The lines to print start at the one containing "Turn this picture" and end at the one containing "const REAR_WAVE = 0.9;"; print them exactly, ends included, and only them.

- [Data supplied]:
>>>>>

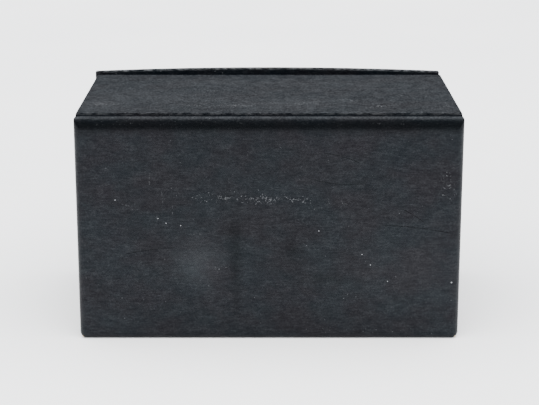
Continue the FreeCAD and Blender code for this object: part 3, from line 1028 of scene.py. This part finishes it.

<<<<<
>>>>>

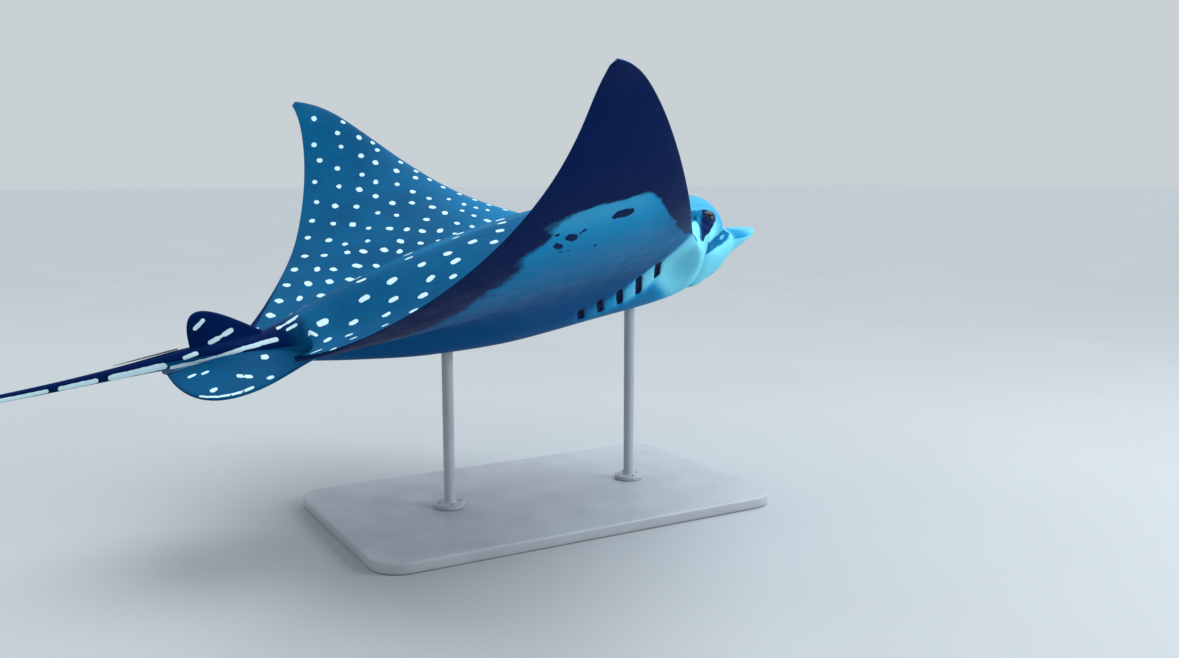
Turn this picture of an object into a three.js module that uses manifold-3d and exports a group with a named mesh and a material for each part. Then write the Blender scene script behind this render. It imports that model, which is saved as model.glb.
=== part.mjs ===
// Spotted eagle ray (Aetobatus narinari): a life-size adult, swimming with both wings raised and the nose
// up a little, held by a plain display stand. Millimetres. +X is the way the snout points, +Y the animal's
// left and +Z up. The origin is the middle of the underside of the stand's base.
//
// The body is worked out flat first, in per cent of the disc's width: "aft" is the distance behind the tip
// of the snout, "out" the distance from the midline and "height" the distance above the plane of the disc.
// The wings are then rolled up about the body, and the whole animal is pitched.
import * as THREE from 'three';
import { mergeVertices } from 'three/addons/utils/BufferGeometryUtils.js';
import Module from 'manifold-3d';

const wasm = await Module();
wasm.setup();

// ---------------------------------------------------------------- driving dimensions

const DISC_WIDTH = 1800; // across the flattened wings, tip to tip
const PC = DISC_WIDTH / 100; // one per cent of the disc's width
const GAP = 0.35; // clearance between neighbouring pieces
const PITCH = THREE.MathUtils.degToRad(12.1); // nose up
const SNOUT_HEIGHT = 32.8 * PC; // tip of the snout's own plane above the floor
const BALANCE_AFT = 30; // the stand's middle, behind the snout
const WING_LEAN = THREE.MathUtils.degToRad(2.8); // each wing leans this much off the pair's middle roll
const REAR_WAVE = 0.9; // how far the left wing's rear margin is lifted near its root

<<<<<

- [Solution]:
Turn this picture of an object into a three.js module that uses manifold-3d and exports a group with a named mesh and a material for each part. Then write the Blender scene script behind this render. It imports that model, which is saved as model.glb.
=== part.mjs ===
// Spotted eagle ray (Aetobatus narinari): a life-size adult, swimming with both wings raised and the nose
// up a little, held by a plain display stand. Millimetres. +X is the way the snout points, +Y the animal's
// left and +Z up. The origin is the middle of the underside of the stand's base.
//
// The body is worked out flat first, in per cent of the disc's width: "aft" is the distance behind the tip
// of the snout, "out" the distance from the midline and "height" the distance above the plane of the disc.
// The wings are then rolled up about the body, and the whole animal is pitched.
import * as THREE from 'three';
import { mergeVertices } from 'three/addons/utils/BufferGeometryUtils.js';
import Module from 'manifold-3d';

const wasm = await Module();
wasm.setup();

// ---------------------------------------------------------------- driving dimensions

const DISC_WIDTH = 1800; // across the flattened wings, tip to tip
const PC = DISC_WIDTH / 100; // one per cent of the disc's width
const GAP = 0.35; // clearance between neighbouring pieces
const PITCH = THREE.MathUtils.degToRad(12.1); // nose up
const SNOUT_HEIGHT = 32.8 * PC; // tip of the snout's own plane above the floor
const BALANCE_AFT = 30; // the stand's middle, behind the snout
const WING_LEAN = THREE.MathUtils.degToRad(2.8); // each wing leans this much off the pair's middle roll
const REAR_WAVE = 0.9; // how far the left wing's rear margin is lifted near its root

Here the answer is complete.